Posted on October 7, 2021 at 5:09 pmB +
|Lowest Recommended Age:||Mature High Schooler|
|MPAA Rating:||Rated PG-13 for thematic content and brief strong language|
|Profanity:||Some strong language|
|Violence/ Scariness:||Extended references to murder/suicide, school shooting, parental grief|
|Date Released to Theaters:||October 15, 2021|
“Mass” takes its time letting us know what is happening and who we are watching. With his first film as writer and director, Franz Kranz begins by giving us a sense of place. We are in a church and a woman named Judy (Breeda Wool) is bustling around, a little anxious, a little apologetic, the kind of community-spirited, good-hearted soul that houses of worship rely on. A young man (Kagen Albright) is washing dishes, and we can see she is helping him by letting him help. Judy is preparing a room for some kind of event, fussing about what kind of refreshments should be provided and how the chairs should be arranged. Then Kendra (Michelle N. Carter) arrives. She is in some kind of official capacity, but it is still not clear what her role is.
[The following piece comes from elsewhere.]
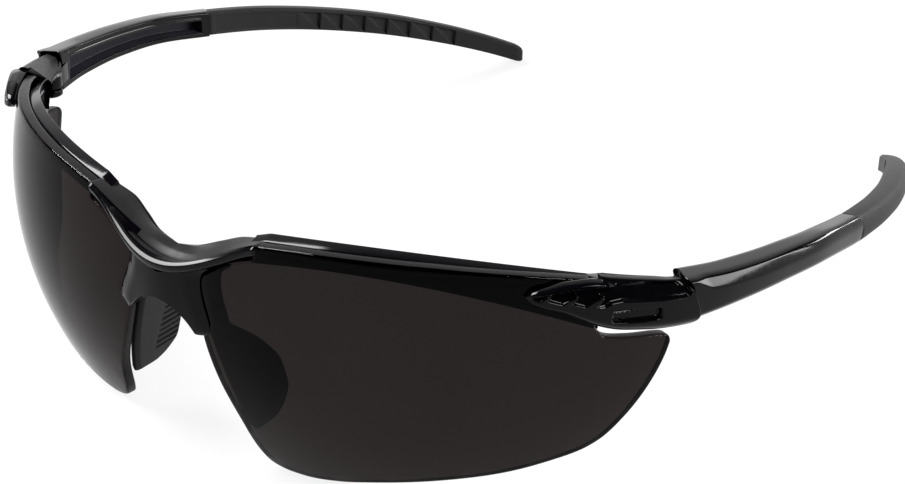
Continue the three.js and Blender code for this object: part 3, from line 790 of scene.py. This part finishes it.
# ---- arms ------------------------------------------------------------------------------------------
# Curves over the depth: the centre line of an arm, its height and its width.
arm_x = through(
    (-6, 67.2), (0, 69.1), (12, 72.7), (24, 74.8), (37, 75.8), (49, 75.4), (62, 74), (76, 71.1), (95, 64.9),
    (113, 57.5), (124, 52.1), (134, 46.6))
arm_z = through(
    (-6, 35.8), (0, 35.4), (12, 34.3), (24, 33), (37, 31.1), (49, 28.6), (62, 25.9), (76, 22.5), (95, 17),
    (113, 10.3), (124, 5.4), (134, 0.2))
arm_high = through(
    (-6, 9.2), (0, 8.4), (12, 6.6), (24, 5.9), (37, 5.6), (49, 5.6), (76, 5.3), (95, 5.1), (113, 4.7),
    (134, 4))
arm_wide = through(
    (-6, 4.9), (0, 5), (12, 5.1), (24, 4.8), (37, 4.5), (49, 4.2), (76, 4.5), (95, 4.7), (113, 4.5),
    (134, 3.9))
FRONT_BLEND = 14                      # depth at which the sections have turned square to the arm
FRONT_SECTION = FRONT_BLEND * 0.2     # depth whose section the front end takes
REACH_FROM, REACH_TO = -6, 14         # depths between which the front end meets the endpiece
CHANNEL_FROM, CHANNEL_TO, CHANNEL_DEPTH = 5.5, 50.0, 2.7
# The channel among the faces of the arm, which takes the painted reflection: numbers round a ring, and
# numbers of rings.
CEILING_FACE, FLOOR_FACE, CHANNEL_RINGS = 59, 72, range(27, 179)
JOIN_SLANT = 1.7


def on_arm(y, u, w):
    """Point u outwards and w upwards from the arm's centre line at depth y."""
    slope = arm_x(y + 0.5) - arm_x(y - 0.5)
    size = math.hypot(1, slope)
    return (arm_x(y) + u / size, y - u * slope / size, arm_z(y) + w)


def arm_ring(y):
    """Outline of (u, w) points: a rounded inner shoulder over a channel, and a bevel along the outer top."""
    t, h = arm_wide(y) / 2, arm_high(y) / 2
    begin = ease((y - 3.5) / 3)
    rear = ease((y - 18) / 30)
    bevel = mix(0.5, 1.9, begin) * mix(1, 0.6, rear)
    inset = mix(0.15, 0.75, begin)
    open_up = ease((y - CHANNEL_FROM) / 0.4) * ease((CHANNEL_TO - y) / 0.8)
    deep = min(CHANNEL_DEPTH, 2 * t - 1.5) * open_up
    bead = 0.12 * open_up
    corners = [
        (-t, -h, 0.35), (t - 1.1, -h, 0.5), (t - 0.15, -h + 1.1, 0.6),
        (t, h - 0.3 - bevel, mix(0.35, 0.9, rear)), (t - inset, h - 0.3, mix(0.22, 0.9, rear)),
        (t - inset - 0.8, h, 0.6), (-t, h, 0.95), (-t + bead, h - 1.05, 0.3), (-t - bead, h - 1.4, 0.2),
        (-t, h - 1.75, 0.14), (-t + deep, h - 1.9, 0.3), (-t + deep, -h + 1.2, 0.3), (-t, -h + 1.05, 0.22)]
    return rounded(corners, 5)


def join_at(y, u):
    """The hard arm ends, and the sleeve starts, further forward on the inner side."""
    return JOIN_SLANT * (u / arm_wide(y) - 0.5)


def arm_start(u, w, back=0):
    """Depth at which the line (u, w) of the arm begins, back behind its front face."""
    return meet(lambda at: on_arm(at, u, w), REACH_FROM, REACH_TO, lambda x, z: arm_front(x, z) + back)


def hard_arm():
    """The gloss part of the arm, from the hinge to the sleeve."""
    first = arm_ring(FRONT_SECTION)
    rings = []
    for shrink, back in ((0.2, 0), (0.5, 0), (0.8, 0), (0.93, 0), (0.98, 0.05), (0.997, 0.2)):
        ring = [(u * shrink, w * shrink) for u, w in first]
        rings.append([on_arm(arm_start(u, w, back), u, w) for u, w in ring])
    for share in steps(0, 1, 70)[1:]:
        ring = []
        for u, w in arm_ring(mix(FRONT_SECTION, FRONT_BLEND, share)):
            ring.append(on_arm(mix(arm_start(u, w), FRONT_BLEND, share), u, w))
        rings.append(ring)
    for y in steps(FRONT_BLEND + 0.4, ARM_JOIN, 110):
        share = (y - FRONT_BLEND) / (ARM_JOIN - FRONT_BLEND)
        rings.append([on_arm(y + join_at(y, u) * share ** 3, u, w) for u, w in arm_ring(y)])
    n = len(rings[0])
    return banded(loft(rings), n, lambda ring: CEILING_FACE if ring in CHANNEL_RINGS else n, FLOOR_FACE)


def tang():
    """Tongue of the arm, between the two lugs."""
    x, y = HINGE_PIN
    outline = [
        (x - 1.9, y), (x + 1.9, y), (x + 2.4, 5), (72.2, 7.4), (72.4, 6.6), (71.4, 5.6), (68.3, 5.6),
        (x - 0.8, 3.4)]
    return both(drum(x, y, TANG_LOW, TANG_HIGH, LUG_RADIUS), rib(outline, TANG_LOW + 0.05, TANG_HIGH - 0.05))


# Triangular pockets along the inner face of the soft tip, behind a shallow plain panel.
POCKETS, POCKET_FROM, POCKET_PITCH, POCKET_DEPTH = 7, 75.9, 5.63, 0.7
PANEL = [(53.6, 1.8), (74.6, 1.75), (75.0, 1.3), (75.0, -1.5), (74.6, -2), (53.6, -2.1)]
PANEL_DEPTH = 0.12
TIP_ROUND = 1.6                       # length of the rounded end


def tip_relief(y, w):
    """How deep the inner face of the tip is sunk at (y, w)."""
    depth = 0.0
    for i in range(POCKETS):
        y0 = POCKET_FROM + i * POCKET_PITCH
        if y0 - 1 < y < y0 + 6.2:
            pocket = [(y0, 1.75), (y0 + 5.2, 1.75), (y0 + 4.9, -2.0)]
            ramp = 0.45 + 0.55 * min(1, max(0, (y - y0) / 5))
            depth += POCKET_DEPTH * ramp * ease((inside(pocket, y, w) + 0.12) / 0.35)
    depth += PANEL_DEPTH * ease((inside(PANEL, y, w) + 0.1) / 0.3)
    return depth


def tip_ring(y, grow, squeeze):
    """Outline of (u, w) points of the sleeve, its flat inner face finely divided."""
    t = (arm_wide(y) / 2 + grow) * squeeze
    h = (arm_high(y) / 2 + grow) * squeeze
    ring = [(-t, w) for w in steps(h * 0.78, -h * 0.7, 30)]
    ring += rounded([
        (-t * 0.98, -h * 0.8, 0.3), (-t * 0.5, -h, 0.7), (t * 0.45, -h, 0.8), (t, -h * 0.5, 0.9),
        (t, h * 0.25, 0.9), (t * 0.55, h * 0.85, 0.9), (-t * 0.2, h, 0.9), (-t * 0.85, h * 0.98, 0.35)], 5)
    return ring


def soft_tip():
    """The sleeve, from its joint with the hard arm to its rounded end."""
    start = ARM_JOIN + 0.12
    rings = []
    for y in steps(start, ARM_END - TIP_ROUND, 330):
        edge = ease((y - start) / 0.35)
        pull = max(0, 1 - (y - start) / 12) ** 2
        flat = -arm_wide(y) / 2
        row = []
        for u, w in tip_ring(y, mix(-0.12, 0.06, edge), 1):
            sunk = tip_relief(y, w) if u < flat + 0.2 else 0
            row.append(on_arm(y + join_at(y, u) * pull, u + sunk, w))
        rings.append(row)
    for turn in steps(0.12, 1.5, 9):
        y = ARM_END - TIP_ROUND + TIP_ROUND * math.sin(turn)
        rings.append([on_arm(y, u, w) for u, w in tip_ring(y, 0.02, math.cos(turn) ** 0.45)])
    return loft(rings)


# ---- nose pads -------------------------------------------------------------------------------------
PAD_THICK, PAD_GROOVES, PAD_PITCH, GROOVE_DEPTH = 2.0, 8, 1.27, 0.42
PAD_HEIGHTS = [7.4, 7.43, 7.5, 7.62, 7.8] + steps(8, 25.6, 170) + [25.75, 25.9, 26.0, 26.05]
pad_rear = through(
    (7.4, -33), (8, -29.8), (9.2, -27.4), (11.8, -25.6), (15.2, -25.8), (19.6, -28.4), (25.2, -34.3),
    (26.3, -35.5))


def pad_x(z):
    """Inner face of the pad: the pads spread apart toward the bottom."""
    return 7.3 + (25.2 - z) * 0.31


def pad_groove(y, z):
    """Depth of the level grooves in the rear half of the pad."""
    depth = 0.0
    for i in range(PAD_GROOVES):
        off = abs(z - 11.2 - i * PAD_PITCH)
        if off < 0.5:
            reach = ease((y + 31.8) / 0.6) * ease((pad_rear(z) - 0.35 - y) / 0.5)
            depth += GROOVE_DEPTH * (1 - ease((off - 0.08) / 0.3)) * reach
    return depth


def nose_pad():
    """Upright soft pad, thinned and rounded at its top and bottom."""
    rings = []
    for z in PAD_HEIGHTS:
        front = leg_y(0, z, -LENS_THICK - 0.5)
        rear = max(pad_rear(z), front + 0.8)
        top = ease((26.05 - z) / 0.5) ** 0.5 if z > 25.5 else 1
        low = ease((z - 7.35) / 0.7) ** 0.5 if z < 8.1 else 1
        thin = 0.35 + 0.65 * min(top, low)
        half = PAD_THICK / 2 * thin
        middle = pad_x(z) + PAD_THICK / 2
        soft = min(0.7, (rear - front) / 4)
        ys = steps(front + soft, rear - soft, 36)
        ring = [(middle - half + pad_groove(y, z), y, z) for y in ys]
        for t in steps(0.2, math.pi - 0.2, 6):
            ring.append((middle - half * math.cos(t), rear - soft + soft * math.sin(t), z))
        ring += [(middle + half - pad_groove(y, z), y, z) for y in reversed(ys)]
        for t in steps(0.2, math.pi - 0.2, 6):
            ring.append((middle + half * math.cos(t), front + soft - soft * math.sin(t), z))
        rings.append(ring)
    return loft(rings)


# ---- the object ------------------------------------------------------------------------------------
make("bridge_saddle", bridge(), 1, GLOSS, "frame", ["front_frame"], rim=SATIN_PAINTED_SHEEN)
make("nose_bracket", both(bracket(), flanges()), 1, GLOSS, "frame", ["front_frame"])
for side, word in ((1, "left"), (-1, "right")):
    arm = f"arm_{word}"
    lens(side, word)
    make(f"brow_bar_{word}", brow_bar(), side, GLOSS, "frame", ["front_frame"])
    make(f"endpiece_{word}", endpiece(), side, GLOSS, "frame", ["front_frame"],
         ENDPIECE_SHARP, SATIN_PAINTED_SHEEN)
    make(f"hinge_lugs_{word}", lugs(), side, GLOSS, "frame", ["front_frame"])
    make(f"hinge_pin_{word}", pin(), side, STEEL, "frame", [f"hinge_screw_{word}"])
    make(f"soft_pad_{word}", nose_pad(), side, PAD, "frame", [f"nose_pad_{word}"])
    make(f"temple_{word}", both(hard_arm(), tang()), side, GLOSS, arm, [arm], rim=CHANNEL_PAINTED_REFLECTION)
    make(f"temple_tip_{word}", soft_tip(), side, RUBBER, arm, [f"arm_tip_{word}"])


# ---- studio ----------------------------------------------------------------------------------------
CAMERA = (197.85, -238.01, 190.47)
AZIMUTH, ELEVATION, ROLL = (math.radians(v) for v in (35.606, 28.509, 1.295))
FOCAL_PER_WIDTH = 2000 / 905
SENSOR = 36


def studio_camera():
    flat = math.cos(ELEVATION)
    back = Vector((flat * math.sin(AZIMUTH), -flat * math.cos(AZIMUTH), math.sin(ELEVATION)))
    level = Vector((math.cos(AZIMUTH), math.sin(AZIMUTH), 0))
    upright = back.cross(level)
    right = level * math.cos(ROLL) + upright * math.sin(ROLL)
    data = bpy.data.cameras.new("camera")
    data.sensor_width = SENSOR
    data.lens = SENSOR * FOCAL_PER_WIDTH
    data.clip_start = 0.01
    camera = bpy.data.objects.new("camera", data)
    turn = Matrix((right, back.cross(right), back)).transposed().to_4x4()
    camera.matrix_world = Matrix.Translation(world(*CAMERA)) @ turn
    bpy.context.scene.collection.objects.link(camera)
    bpy.context.scene.camera = camera


def softbox(name, heading, height, distance, wide, tall, power):
    """White area light aimed at the glasses; heading 0 is toward the wearer's left, 90 behind the glasses."""
    data = bpy.data.lights.new(name, "AREA")
    data.shape = "RECTANGLE"
    data.size, data.size_y = wide, tall
    data.energy = power
    light = bpy.data.objects.new(name, data)
    h, e = math.radians(heading), math.radians(height)
    target = Vector((0, -0.01, 0.02))
    away = Vector((math.cos(e) * math.cos(h), math.cos(e) * math.sin(h), math.sin(e)))
    light.location = target + away * distance
    light.rotation_euler = away.to_track_quat("Z", "Y").to_euler()
    bpy.context.scene.collection.objects.link(light)


def floor():
    """Wide floor that is nearly white by its own light, so that it takes only a faint shadow."""
    material, nodes, links = new_material("pale_floor")
    shader = nodes["Principled BSDF"]
    dust = grain(nodes, links, 3)
    pale = tint(nodes, links, dust.outputs["Fac"], (0.055, 0.055, 0.055), (0.06, 0.06, 0.06))
    links.new(pale, shader.inputs["Base Color"])
    shader.inputs["Roughness"].default_value = 0.9
    shader.inputs["Specular IOR Level"].default_value = 0
    shader.inputs["Emission Color"].default_value = (1, 1, 1, 1)
    shader.inputs["Emission Strength"].default_value = 0.87
    bm = bmesh.new()
    bmesh.ops.create_grid(bm, x_segments=8, y_segments=8, size=3)
    mesh = bpy.data.meshes.new("floor")
    bm.to_mesh(mesh)
    bm.free()
    mesh.materials.append(material)
    ground = bpy.data.objects.new("floor", mesh)
    ground.location.z = -0.0002
    bpy.context.scene.collection.objects.link(ground)


studio_camera()
floor()
softbox("key_left", 198, 50, 1.2, 0.75, 0.7, 64)
softbox("side_right", 32, 7, 1.3, 0.9, 0.28, 13)
softbox("top_right", 8, 52, 1.3, 0.5, 0.4, 14)
softbox("rear_right", 72, 13, 1.3, 0.5, 0.1, 4.5)


WALL_STRENGTH, DARK_STRENGTH = 1.35, 0.03


def studio_air():
    """A pale horizon and a soft pale wall behind the glasses, dark everywhere else."""
    air = bpy.data.worlds.new("studio")
    air.use_nodes = True
    nodes, links = air.node_tree.nodes, air.node_tree.links
    way = nodes.new("ShaderNodeTexCoord")

    def facing(direction, low, high):
        dot = nodes.new("ShaderNodeVectorMath")
        dot.operation = "DOT_PRODUCT"
        dot.inputs[1].default_value = direction
        links.new(way.outputs["Generated"], dot.inputs[0])
        ramp = nodes.new("ShaderNodeMapRange")
        ramp.interpolation_type = "SMOOTHSTEP"
        ramp.inputs["From Min"].default_value = low
        ramp.inputs["From Max"].default_value = high
        links.new(dot.outputs["Value"], ramp.inputs["Value"])
        return ramp.outputs["Result"]

    horizon = facing((0, 0, 1), 0.2, 0.1)
    wall = facing((-0.5, 0.7, 0.5), 0.7, 0.97)
    total = nodes.new("ShaderNodeMath")
    total.operation = "MULTIPLY_ADD"
    total.inputs[1].default_value = WALL_STRENGTH
    links.new(wall, total.inputs[0])
    links.new(horizon, total.inputs[2])
    lifted = nodes.new("ShaderNodeMath")
    lifted.operation = "ADD"
    lifted.inputs[1].default_value = DARK_STRENGTH
    links.new(total.outputs["Value"], lifted.inputs[0])
    links.new(lifted.outputs["Value"], nodes["Background"].inputs["Strength"])
    nodes["Background"].inputs["Color"].default_value = (1, 1, 1, 1)
    bpy.context.scene.world = air


studio_air()
bpy.context.scene.view_settings.view_transform = "Standard"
And then two couples arrive. They are the ones the room has been prepared for. They greet each other cordially, but awkwardly. Linda (Ann Dowd) has brought a gift from her garden. She and Richard (Reed Birney) are somehow both together and not together. They exchange uncomfortable small talk about their children, indicating that there is some history between the four and yet they are not exactly friends and not exactly enemies.
The other couple is Gail (Martha Plimpton) and Jay (Jason Isaacs). We slowly realize that what has brought them together is an incident of unspeakably tragic (and yet perpetual) violence.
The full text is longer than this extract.